O Pará atravessa uma crise de segurança pública, principalmente em Belém, onde milícias ligadas a policiais militares disputam território com facções criminosas. Em maio, uma chacina com 11 mortos foi planejada por quatro PMs, segundo investigação da Polícia Civil.
“A Constituição expressamente proíbe a pena de morte. Ver funcionários públicos não apenas negligenciando sua obrigação de proteger vidas humanas, mas de fato celebrando tamanha atrocidade é repugnante e uma demonstração ultrajante de total desrespeito pela vida humana. O governador do Pará e as autoridades em geral precisam denunciar fortemente essa atitude”, afirma Maria Laura Canineu, diretora do escritório da Human Rights Watch no Brasil.
“É completamente inadequado.
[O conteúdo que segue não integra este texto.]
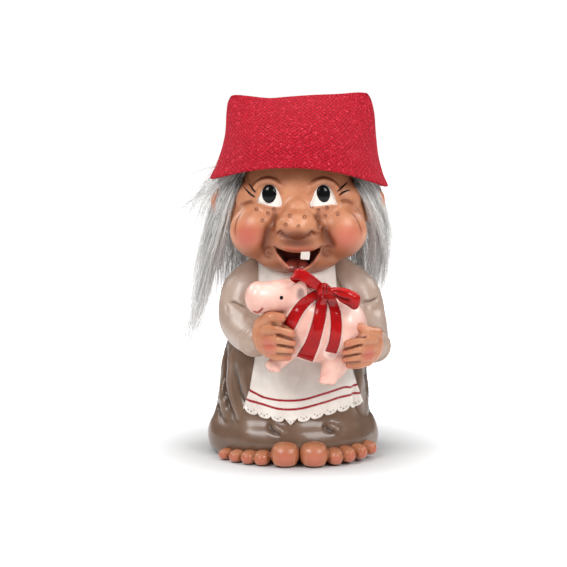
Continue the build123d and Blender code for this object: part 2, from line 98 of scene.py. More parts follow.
@dataclass(frozen=True)
class Colour:
    """A colour as it is read off a paint card, from 0 to 255 a channel."""

    red: float
    green: float
    blue: float

    def rgba(self) -> tuple[float, float, float, float]:
        """The colour as light.

        Returns:
            Red, green and blue from 0 to 1, and full alpha.
        """
        channels = []
        for value in (self.red, self.green, self.blue):
            share = value / 255
            channels.append(share / 12.92 if share <= 0.04045 else ((share + 0.055) / 1.055) ** 2.4)
        return (*channels, 1.0)


class Board:
    """The nodes of a finish, with short calls that place and join them."""

    def __init__(self, name: str, all_round: bool = False) -> None:
        """Starts an empty material, or a world's light.

        Args:
            name: The name of the material or the world.
            all_round: Whether it is a world's light.
        """
        holders = bpy.data.worlds if all_round else bpy.data.materials
        shader, output = ("Background", "OutputWorld") if all_round else ("BsdfPrincipled", "OutputMaterial")
        self.material = holders.new(name)
        self.material.use_nodes = True
        self.tree = self.material.node_tree
        self.tree.nodes.clear()
        self.shader = self.node(f"ShaderNode{shader}")
        self.join(self.shader.outputs[0], self.node(f"ShaderNode{output}").inputs["Surface"])

    def node(self, kind: str, **settings: object) -> bpy.types.Node:
        """Adds a node and sets its properties.

        Args:
            kind: The node's type.
            settings: Property values by name.

        Returns:
            The new node.
        """
        made = self.tree.nodes.new(kind)
        for key, value in settings.items():
            setattr(made, key, value)
        return made

    def join(self, source: Socket, target: Socket) -> None:
        """Joins an output to an input."""
        self.tree.links.new(source, target)

    def value(self, target: Socket, given: object) -> None:
        """Sets an input to a number or a colour, or joins it to an output.

        Args:
            target: The input.
            given: A number, a colour or an output.
        """
        if isinstance(given, Socket):
            self.join(given, target)
        elif isinstance(given, Colour):
            target.default_value = given.rgba()
        else:
            target.default_value = given

    def place(self) -> Socket:
        """The place on the piece, in metres of the frame."""
        return self.node("ShaderNodeTexCoord").outputs["Object"]

    def mask(self, name: str) -> Socket:
        """A layer that was painted on the mesh's points."""
        return self.node("ShaderNodeAttribute", attribute_name=name).outputs["Fac"]

    def sums(self, kind: str, *values: object, clamp: bool = False) -> Socket:
        """Works out one sum.

        Args:
            kind: The operation.
            values: The numbers or outputs that it takes, in order.
            clamp: Whether the result stays from 0 to 1.

        Returns:
            The result.
        """
        made = self.node("ShaderNodeMath", operation=kind, use_clamp=clamp)
        for target, given in zip(made.inputs, values):
            self.value(target, given)
        return made.outputs[0]

    def blend(self, share: object, first: object, second: object) -> Socket:
        """Mixes two colours.

        Args:
            share: How much of the second colour shows.
            first: The colour below.
            second: The colour above.

        Returns:
            The mixed colour.
        """
        made = self.node("ShaderNodeMix", data_type="RGBA")
        self.value(made.inputs["Factor"], share)
        self.value(made.inputs[6], first)
        self.value(made.inputs[7], second)
        return made.outputs[2]

    def ramp(self, share: object, low: float, high: float) -> Socket:
        """Turns a value into a share that rises from low to high.

        Args:
            share: The value.
            low: Where the share is 0.
            high: Where it is 1.

        Returns:
            The share.
        """
        made = self.node("ShaderNodeMapRange", clamp=True)
        self.value(made.inputs["Value"], share)
        made.inputs["From Min"].default_value = low
        made.inputs["From Max"].default_value = high
        return made.outputs["Result"]

    def noise(self, size: float, detail: float) -> Socket:
        """Soft noise from 0 to 1.

        Args:
            size: The size of its patches in millimetres.
            detail: How many finer layers it has.

        Returns:
            The noise.
        """
        made = self.node("ShaderNodeTexNoise")
        made.inputs["Scale"].default_value = 1 / (size * MM)
        made.inputs["Detail"].default_value = detail
        self.join(self.place(), made.inputs["Vector"])
        return made.outputs["Fac"]

    def bump(self, height: object, depth: float, strength: float = 1.0, over: object = None) -> Socket:
        """Small relief from a height.

        Args:
            height: The height, from 0 to 1.
            depth: The relief's depth in millimetres.
            strength: How much of it is used.
            over: The relief that it is added to.

        Returns:
            The normal.
        """
        made = self.node("ShaderNodeBump")
        made.inputs["Distance"].default_value = depth * MM
        made.inputs["Strength"].default_value = strength
        self.value(made.inputs["Height"], height)
        if over is not None:
            self.join(over, made.inputs["Normal"])
        return made.outputs["Normal"]

    def finish(self, values: dict[str, object]) -> Finish:
        """Sets the shader's inputs and hands the finish over.

        Args:
            values: A number, a colour or an output for each input's name.

        Returns:
            The material or the world.
        """
        for name, given in values.items():
            self.value(self.shader.inputs[name], given)
        return self.material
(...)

Mostra uma polícia pouco profissional, que não tem preocupação técnica e promove a barbárie”, afirma o professor da FGV-SP Rafael Alcadipani, integrante do Fórum Brasileiro de Segurança Pública.
“O Estado trata a segurança pública, um problema grave, como se fosse uma mera questão de matar e morrer”, diz Alcadipani. “Um governo aceitar que isso aconteça diante dele mostra que não tem comando. E, se tiver, é de uma polícia que promove a barbárie.”
Procurado pela reportagem da Folha, Helder Barbalho informou, via assessoria de imprensa que “não vai se manifestar sobre este fato”.
CINCO VEZES MAIS MORTES DE PRESOS
A crise que já deixou 62 presos paraenses mortos nesta semana (58 em motim no presídio de Altamira e outros quatro enquanto eram transferidos pelo governo para outras cidades) escancarou um sistema penitenciário frágil, com alto déficit de vagas e unidades em condições consideradas péssimas.
A violência no estado disparou desde o começo do século —dados do Ipea mostram que a taxa de assassinatos saltou de 13,42 homicídios por cada 100 mil habitantes no ano 2000 para 54,68 mortes por 100 mil pessoas em 2017 (último dado disponível).
Com a explosão da criminalidade, o governo do estado aumentou o investimento nesse período em seus presídios. Entre 2006 e 2019, o número de vagas saltou de 5.965 para 9.934, aumento de 67%.
Essa expansão não foi suficiente para suprir a demanda, no entanto. Em 2006, o estado registrava 7.787 pessoas presas. Em junho de 2019, o número era de 18.229: crescimento de 134%.
Acontece que entram mais presos do que saem a cada ano. Até junho, segundo o último relatório da Susipe (Superintendência do Sistema Penitenciário), 1.536 presos saíram das cadeias do Pará, enquanto 1.657 entraram.
O Pará é um dos estado onde, proporcionalmente, mais presos são assassinados dentro do sistema penitenciário. Em 2017, último dado disponível, o Infopen (sistema de estatísticas das prisões brasileiras) dava uma taxa de 21,8 óbitos criminosos para cada 10 mil presos no estado, atrás apenas de locais onde ocorreram grandes chacinas naquele ano (AM, RR e RN) e cinco vezes maior que a média brasileira. A taxa de São Paulo, para comparação, foi no mesmo ano de 0,4 óbitos criminosos para 100 mil habitantes.
Segundo dados do CNMP (Conselho Nacional do Ministério Público), em 2018 houve 47 rebeliões e 1.053 fugas no Pará, o equivalente a 6% do total de presos. A taxa média do país foi de 3,2% no mesmo ano, similar à da região Norte (3,3%).
Os números ficaram mais altos por conta de uma fuga em massa que ocorreu no Complexo Penitenciário de Santa Izabel do Pará, na região metropolitana de Belém, em abril do ano passado, quando 22 pessoas morreram —16 presos, cinco criminosos que pretendiam resgatá-los e um agente prisional.
O complexo de Santa Izabel é considerado um dos mais problemáticos. Em junho, uma revista descobriu um túnel de 30 metros de comprimento e 7 de profundidade. Na semana passada, outra revista encontrou 13 celulares, 27 armas brancas e 20 armas artesanais. No mesmo dia da revista, 17 presos fugiram.